Ce renvoi préjudiciel pourra conduire à un certain sentiment de sécurité juridique sur notre transposition. Les sanctions sont, en effet, alignées puisqu’à l’article L. 341-2 sur la violation de l’obligation d’évaluation de la solvabilité répond l’article L. 341-1 qui prévoit que « (…) le prêteur qui accorde un crédit sans communiquer à l’emprunteur les informations précontractuelles dans les conditions fixées par l’article L. 312-12 ou, pour les opérations de découvert en compte, à l’article L. 312-85 est déchu du droit aux intérêts » (nous soulignons). L’alignement de la sanction permet d’éviter le doute du droit polonais et fait peser une véritable épée de Damoclès sur l’emprunteur qui induit ainsi une dimension dissuasive pertinente en l’état (J. Calais-Auloy, H. Temple et M. Depincé, Droit de la consommation, 10e éd., Dalloz, coll. « Précis », 2020, p. 414, n° 371). Le renvoi préjudiciel ne condamne pas une telle équivalence, il ne fait que de permettre aux États membres de recourir à une sanction plus douce dans un cas par rapport à l’autre.

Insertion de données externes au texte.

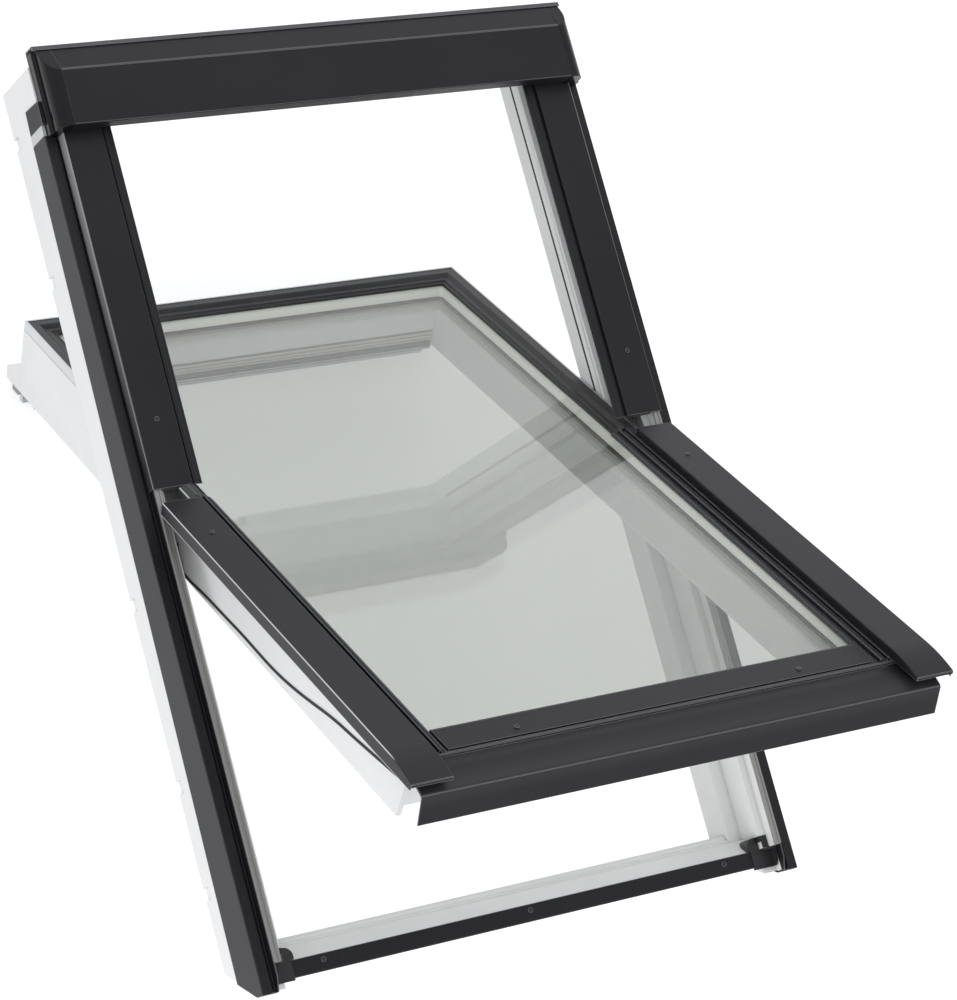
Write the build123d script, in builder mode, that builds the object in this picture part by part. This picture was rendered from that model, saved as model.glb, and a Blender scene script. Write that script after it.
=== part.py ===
from build123d import *
import math
import os

# Centre-pivot roof window: a white frame with dark metal covers, and a glazed
# sash that swings about an axis just above its covers. X runs across the
# window, Y up the roof slope and Z out of the roof. The origin is the centre
# of the frame's room-side face. The sash is drawn closed and placed turned
# out by rest_angle.

# Frame
frame_width = 780.0
frame_length = 1180.0
frame_depth = 95.0
side_width = 60.0
head_width = 53.0
sill_width = 63.0
shoulder_height = 45.0
side_recess = 20.0
ledge_drop = 7.0
upstand_width = 10.0
sill_drop = 19.0
sill_ledge = 32.0
sill_setback = 10.7
sill_slant = 19.5
sill_skirt = 20.0
end_slant = 27.0
end_reach = 3.0
knee_drop = 17.0
knee_radius = 18.0

# Sheet metal and fits
sheet = 1.2
bend = 1.3
fit = 0.1
running_gap = 1.7

# Frame claddings and covers
cladding_top_width = 20.5
cladding_side_top = 41.0
cladding_side_bottom = 64.0
cover_rise = 13.0
cover_inset = 19.0
cover_flat = 53.5
groove_width = 2.7
groove_depth = 6.7
strip_width = 12.3
cover_past_pivot = 4.0
cover_joint_gap = 4.0
cover_under_hood = 60.0
hood_reach = 93.5
hood_rise = 38.0
hood_fall = 20.0
fold_inset = 20.0
hood_overhang = 17.0
hood_cap_width = 24.0
cap_radius = 17.0

# Pivot
pivot_y = 35.0
pivot_rise = 40.0
rest_angle = 45.0
hinge_radius = 60.0
hinge_reach = 52.0
slide_fit = 0.08

# Sash
room_proud = 6.0
sash_drop = 9.0
sash_side_width = 45.0
head_gap = 2.2
rail_flange = 42.0
sill_gap = 14.0
sill_overlap = 77.0
glass_inset = 33.3
glass_rise = 14.0
glass_edge_cover = 12.0
pane = 4.0
pane_gap = 16.0
glass_proud = 3.0
strip_inset = 45.0
nose_overhang = 8.0
nose_length = 58.0
nose_drop = 7.5
apron_overhang = 9.0
apron_height = 35.5
apron_inset = 34.0

# Control bar and latch
bar_inset = 10.3
bar_out = 17.2
bar_drop = 7.0
bar_reach = 30.0
bolt_width = 30.0
bolt_height = 5.6

# Screws
screw_radius = 3.2
sill_screw_inset = 37.0
bottom_screw_inset = 100.0

# Across the window, from the middle to the right-hand edge
half_w = frame_width / 2
inner_x = half_w - side_width
recess_x = inner_x + side_recess
clad_in = half_w - cladding_top_width
lip_in = clad_in - sheet - fit
upstand_in = clad_in - upstand_width
white_x = half_w - sheet - fit
cover_x = half_w - cover_inset
groove_x = cover_x - cover_flat
strip_x = groove_x - groove_width - strip_width
sash_x = inner_x - running_gap
sash_in = sash_x - sash_side_width
sight_x = sash_x - glass_inset
rebate_x = sight_x + glass_edge_cover + 3.5

# Up the roof slope
half_l = frame_length / 2
head_inner = half_l - head_width
sill_inner = -half_l + sill_width
pocket_y = -half_l + sill_ledge
hood_start = half_l - hood_reach
hood_fold = half_l - fold_inset
hood_back = half_l + hood_overhang
clad_top_end = hood_start + 2
rail_top_y = head_inner - head_gap
sight_top = rail_top_y - glass_inset
sash_low = sill_inner + sill_gap
sight_bottom = sash_low + glass_rise
lip_end = sash_low - sill_overlap
lip_start = lip_end + 37
strip_end = -half_l + strip_inset
cover_nose_y = -half_l - nose_overhang
apron_y = -half_l - apron_overhang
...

Voici, en définitive, un arrêt permettant de rappeler que dans le silence d’une directive, la sanction d’un texte peut être parfaitement différente de celle appliquée par une disposition voisine et ce même quand les deux obligations prévues sont d’importance équivalente. Dès lors que le but poursuivi diffère, la diversité des sanctions peut utilement se justifier. Ainsi en est-il de la liberté accordée aux États membres quant à la sanction de l’obligation d’évaluation de la solvabilité de l’article 8 de la directive 2008/48/CE et quant à celle de l’obligation d’information de l’article 10 de ladite directive.